Решили выпустить Марину в Исеть — и через два дня действительно увезли и выплеснули вместе с водой, как младенца из пословицы. Безутешной Евгении подарили черепаху, назвали Дашей. Черепаха тут же уползла куда-то в дебри квартиры и появилась только через месяц — вытягивала шею в поисках еды. Потом бабушка Евгении куда-то сбагрила черепаху, придумав для внучки историю про Дашино бегство. Бедняжка Евгения написала объявления и развесила их по всему району — «Убежала черепаха!». И долго не понимала, почему все так смеются над этими грустными словами.
Как сложилась судьба Марины, неизвестно.

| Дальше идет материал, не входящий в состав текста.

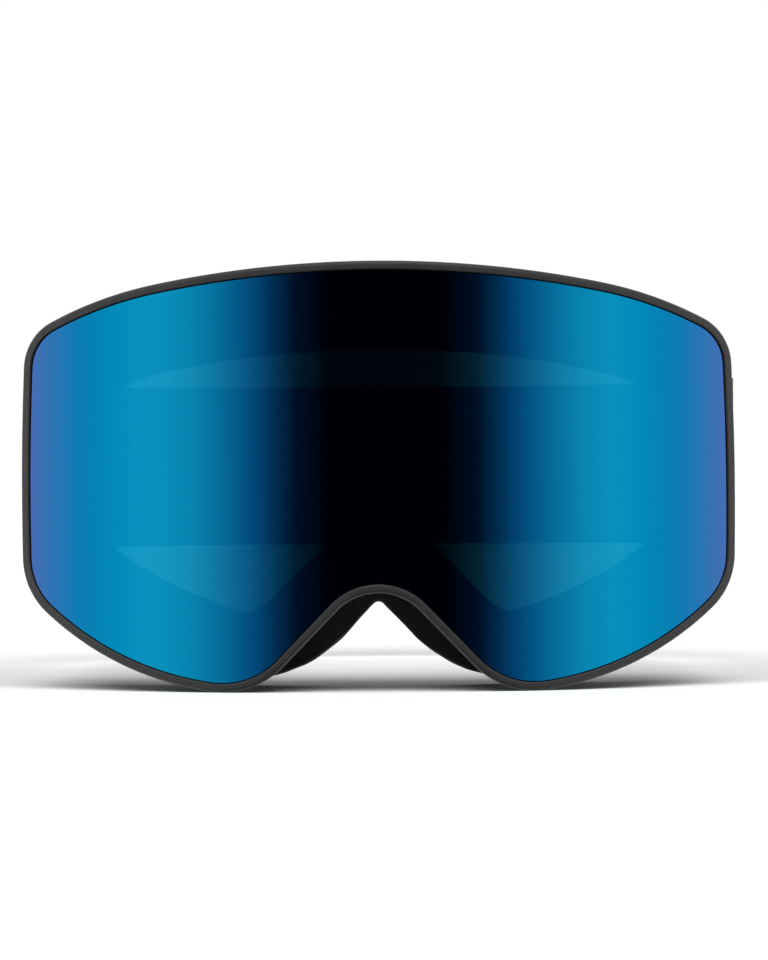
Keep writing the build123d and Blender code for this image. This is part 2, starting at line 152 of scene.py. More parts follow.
LENS_TOP_Z = outline_drop(LENS_ARCS) + LENS_TOP_GAP


def arc(start, heading, radius, turn, count):
    """Points of an arc after its start, clockwise for a positive turn, and the heading at its end."""
    centre = start - 1j * heading * radius * (1 if turn > 0 else -1)
    points = [centre + (start - centre) * exp(-1j * radians(turn) * i / count) for i in range(1, count + 1)]
    return points, heading * exp(-1j * radians(turn))


def line(start, end, count):
    """Points of a straight run after its start."""
    return [start + (end - start) * i / count for i in range(1, count + 1)]


def outline(arcs, nose_radius, top_z, grow=0.0, counts=None):
    """A closed goggle outline, clockwise from the top centre, grown outwards by grow."""
    counts = counts or arc_counts(arcs)
    points = [complex(0.0, top_z + grow)]
    heading = 1 + 0j
    for (radius, turn), count in zip(arcs, counts):
        more, heading = arc(points[-1], heading, radius + grow, turn, count)
        points += more
    flank_turn = sum(turn for _, turn in arcs) - 180.0
    arch_radius = nose_radius - grow
    flank = (points[-1].real - arch_radius * sin(radians(flank_turn))) / cos(radians(flank_turn))
    points += line(points[-1], points[-1] + heading * flank, FLANK_POINTS)
    more, _ = arc(points[-1], heading, arch_radius, -flank_turn, ARCH_POINTS)
    points += more
    return points + [complex(-p.real, p.imag) for p in reversed(points[1:-1])]


def arc_counts(arcs):
    """How many points each arc gets."""
    return [max(3, ceil(radius * radians(turn) / SPACING)) for radius, turn in arcs]


def lens_outline(grow=0.0):
    """The outer lens' edge."""
    return outline(LENS_ARCS, LENS_NOSE_RADIUS, LENS_TOP_Z, grow)


def foam_outline(grow=0.0):
    """The face foam's outer edge."""
    return outline(FOAM_ARCS, FOAM_NOSE_RADIUS, FOAM_TOP_Z, grow)


def opening_outline(grow=0.0):
    """The face opening, with as many points on each arc as the foam's outer edge has."""
    return outline(OPENING_ARCS, OPENING_NOSE_RADIUS, OPENING_TOP_Z, grow, arc_counts(FOAM_ARCS))


def bent(point, axis_y, radius):
    """A point of a flat outline moved onto an upright cylinder, in metres."""
    return Vector((point.real, axis_y - sqrt(radius**2 - point.real**2), point.imag)) * MM


def grid_faces(rows, columns, wrap_rows, wrap_columns):
    """Quads of a grid of vertices that is stored row by row."""
    faces = []
    for i in range(rows if wrap_rows else rows - 1):
        for j in range(columns if wrap_columns else columns - 1):
            right = (j + 1) % columns
            below = (i + 1) % rows
            faces.append((i * columns + j, i * columns + right, below * columns + right, below * columns + j))
    return faces


def turn_outward(work):
    """Every face of a closed shape turned to look outwards."""
    bmesh.ops.recalc_face_normals(work, faces=work.faces)
    if work.calc_volume(signed=True) < 0:
        bmesh.ops.reverse_faces(work, faces=work.faces)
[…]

В теленовостях через пару месяцев прошёл взволнованный репортаж о загадочном появлении в водах Исети таинственного зубастого монстра — и Лара, и Евгения очень надеялись, что монстром была Марина. На этом глава про домашних питомцев окончилась, а вот глава про Ереваныча — та, к сожалению, ещё только начиналась.
Глава тридцать шестая
Стиль — это душа.
Ромен РолланМать переводила взгляд с Лары на Серёжу, как будто пыталась найти в них сходство — или отличия, как в детских задачках. А ведь мы правда похожи, подумала вдруг Лара — не с матерью, конечно, с ней-то у нас ничего общего, кроме того что мы семья. Но вот с этим чужим Серёжей, явившимся как бог из машины, действительно похожи. У него такая же белая кожа и волосы раньше были рыжими — кое-где в седине дотлевали огненные пряди. Что, если мать всю жизнь её обманывала и настоящим отцом Лары был как раз этот врач, к которому притягивает незнакомая, властная сила? Может быть, это и есть чувство родства, правда крови? Тогда всё становится по местам, как в чисто убранной квартире. Мать встретилась с отцом (какое приятное слово!), открыла ему тайну Лариного рождения — а всё остальное они придумали для того, чтобы познакомить Серёжу с дочерью. Евгения, которая почему-то не может сама добраться домой из аэропорта, тётя Юля, которая никогда не отвечает на телефонные звонки, — эти важные для Лары люди вдруг превратились в статистов, а на главную роль в спектакле внезапно утвердили её, Лару.